From the NY Times...
TOWSON, Md. When people in the television news business want to find out what's going on in their industry, they turn to a blog called TVNewser. But while the executives obsessively checking TVNewser are mostly high powered and highly paid, the person who creates it is not: he is Brian Stelter, a baby-faced 21-year-old at Towson University here, a few miles north of Baltimore.
I've heard people joke that when TVNewser is dormant, the kid had a final or a big family dinner that he couldn't get out of said Brian Williams, the NBC news anchor and a TVNewser devotee. People from entry level to high and mighty check in on it.
It is read religiously by network presidents, media executives, producers and publicists, not for any stinging commentary from Mr. Stelter, whose style is usually described as earnest, but because it provides a quick snapshot of the industry on any given day. Habitus include Mr. Williams and Jonathan Klein, the president of CNN's domestic operations, who long ago offered up his cellphone number to Mr. Stelter."
Perhaps this is what the techno-geeks had in mind when they invented the Internet a device to squash not only time and space, but also social class and professional hierarchies, putting an unprepossessing Maryland college student with several term papers due in a position to command the attention and grudging respect of some of society's most famous and powerful personalities.

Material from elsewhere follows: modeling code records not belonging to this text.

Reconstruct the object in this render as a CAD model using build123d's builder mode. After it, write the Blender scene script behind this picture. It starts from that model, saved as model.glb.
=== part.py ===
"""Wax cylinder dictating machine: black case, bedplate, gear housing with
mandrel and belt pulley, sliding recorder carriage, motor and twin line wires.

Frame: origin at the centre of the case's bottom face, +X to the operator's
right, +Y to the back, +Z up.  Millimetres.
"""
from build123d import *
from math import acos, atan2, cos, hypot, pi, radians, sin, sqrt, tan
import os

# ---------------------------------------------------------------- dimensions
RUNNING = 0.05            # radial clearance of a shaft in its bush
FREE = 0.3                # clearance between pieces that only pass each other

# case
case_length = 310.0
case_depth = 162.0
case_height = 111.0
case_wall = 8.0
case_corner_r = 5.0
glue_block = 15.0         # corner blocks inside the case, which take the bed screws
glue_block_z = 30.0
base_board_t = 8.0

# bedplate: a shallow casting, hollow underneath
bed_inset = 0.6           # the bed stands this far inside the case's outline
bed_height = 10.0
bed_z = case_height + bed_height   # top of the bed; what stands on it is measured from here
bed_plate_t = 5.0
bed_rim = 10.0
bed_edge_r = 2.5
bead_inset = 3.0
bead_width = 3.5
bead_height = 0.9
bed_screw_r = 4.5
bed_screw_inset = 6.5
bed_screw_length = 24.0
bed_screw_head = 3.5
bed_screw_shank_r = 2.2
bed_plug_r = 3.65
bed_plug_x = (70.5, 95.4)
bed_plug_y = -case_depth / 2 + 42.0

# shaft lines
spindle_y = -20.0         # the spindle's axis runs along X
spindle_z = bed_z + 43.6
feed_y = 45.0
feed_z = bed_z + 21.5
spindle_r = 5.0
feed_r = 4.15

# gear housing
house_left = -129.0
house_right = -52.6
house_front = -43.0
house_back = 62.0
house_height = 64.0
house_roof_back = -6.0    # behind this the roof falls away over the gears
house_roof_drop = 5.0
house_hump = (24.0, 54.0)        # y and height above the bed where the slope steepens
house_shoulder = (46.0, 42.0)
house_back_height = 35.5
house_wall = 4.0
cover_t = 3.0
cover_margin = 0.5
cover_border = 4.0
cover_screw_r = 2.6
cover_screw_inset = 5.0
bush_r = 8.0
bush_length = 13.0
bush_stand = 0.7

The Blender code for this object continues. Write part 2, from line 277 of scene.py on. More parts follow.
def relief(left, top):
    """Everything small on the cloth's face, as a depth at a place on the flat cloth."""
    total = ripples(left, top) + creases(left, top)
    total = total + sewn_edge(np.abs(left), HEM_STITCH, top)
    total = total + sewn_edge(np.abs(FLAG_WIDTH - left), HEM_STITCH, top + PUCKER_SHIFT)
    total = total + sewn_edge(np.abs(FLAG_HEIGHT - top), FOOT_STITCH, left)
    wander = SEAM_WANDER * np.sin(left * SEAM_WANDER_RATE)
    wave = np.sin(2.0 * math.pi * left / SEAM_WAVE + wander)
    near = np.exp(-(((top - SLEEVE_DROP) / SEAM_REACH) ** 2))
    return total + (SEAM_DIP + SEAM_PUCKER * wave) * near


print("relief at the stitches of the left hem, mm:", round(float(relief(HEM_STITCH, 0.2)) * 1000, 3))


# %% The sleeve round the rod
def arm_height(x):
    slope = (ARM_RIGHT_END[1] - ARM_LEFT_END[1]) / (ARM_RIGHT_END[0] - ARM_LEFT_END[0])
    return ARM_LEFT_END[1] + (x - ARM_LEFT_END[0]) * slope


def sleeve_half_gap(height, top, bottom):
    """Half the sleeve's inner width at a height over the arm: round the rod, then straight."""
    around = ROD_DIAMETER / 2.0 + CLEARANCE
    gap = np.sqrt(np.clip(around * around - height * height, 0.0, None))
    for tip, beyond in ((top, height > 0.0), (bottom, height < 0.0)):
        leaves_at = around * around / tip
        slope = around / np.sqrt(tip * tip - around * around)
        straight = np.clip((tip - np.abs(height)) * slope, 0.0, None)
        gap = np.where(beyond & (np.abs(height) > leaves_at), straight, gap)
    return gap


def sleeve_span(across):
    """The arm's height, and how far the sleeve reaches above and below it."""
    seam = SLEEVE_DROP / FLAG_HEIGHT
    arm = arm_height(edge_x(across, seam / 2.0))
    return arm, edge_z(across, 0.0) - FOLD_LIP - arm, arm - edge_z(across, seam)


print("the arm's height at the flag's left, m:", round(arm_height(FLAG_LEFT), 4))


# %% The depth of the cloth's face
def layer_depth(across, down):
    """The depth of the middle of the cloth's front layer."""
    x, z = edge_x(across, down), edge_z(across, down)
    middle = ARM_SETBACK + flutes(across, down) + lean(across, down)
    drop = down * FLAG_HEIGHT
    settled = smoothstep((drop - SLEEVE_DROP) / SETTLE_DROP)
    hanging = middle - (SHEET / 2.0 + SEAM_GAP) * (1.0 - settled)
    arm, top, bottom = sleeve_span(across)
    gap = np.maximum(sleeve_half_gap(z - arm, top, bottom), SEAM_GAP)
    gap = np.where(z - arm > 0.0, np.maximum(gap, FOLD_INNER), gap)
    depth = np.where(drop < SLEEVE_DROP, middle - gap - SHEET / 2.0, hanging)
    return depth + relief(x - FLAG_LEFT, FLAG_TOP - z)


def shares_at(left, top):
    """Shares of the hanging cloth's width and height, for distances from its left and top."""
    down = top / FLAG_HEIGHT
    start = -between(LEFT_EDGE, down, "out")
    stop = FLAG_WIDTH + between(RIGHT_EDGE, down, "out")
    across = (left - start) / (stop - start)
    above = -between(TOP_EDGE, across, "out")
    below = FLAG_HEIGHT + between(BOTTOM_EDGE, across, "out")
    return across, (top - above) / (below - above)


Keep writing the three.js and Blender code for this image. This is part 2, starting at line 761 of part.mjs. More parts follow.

Of course, it's great to see so many execs getting their industry info from a passionate amateur, a blogger to boot. Paul Graham wrote, "What Businesses Can Learn From Open Source " in August 2005, that apparently has taken hold at least with execs. What's sad though is that most employees and middle managers are clueless about this web 2.0 stuff as it applies to their daily work activities.
Hey, there's the longtail. There are Brian Stelter's in every category imaginable on the net. Me and my crew for example spend our time in open source software communities and universities (Stanford, MIT, and Carnegie Mellon) trying out software code and learning about what's new.
From Pew Research...
Fully 40 million Americans use the internet as their primary source of news and information about science and 87% of online users have at one time used the internet to carry out research on a scientific topic or concept. As a primary source for science information, the internet is second only to television among the general population. For Americans with high-speed internet connections at home, the internet is as popular as TV for news and information about science. And for young adults with high-speed connections at home, the internet is the most popular source for science news and information by a 44% to 32% margin over television.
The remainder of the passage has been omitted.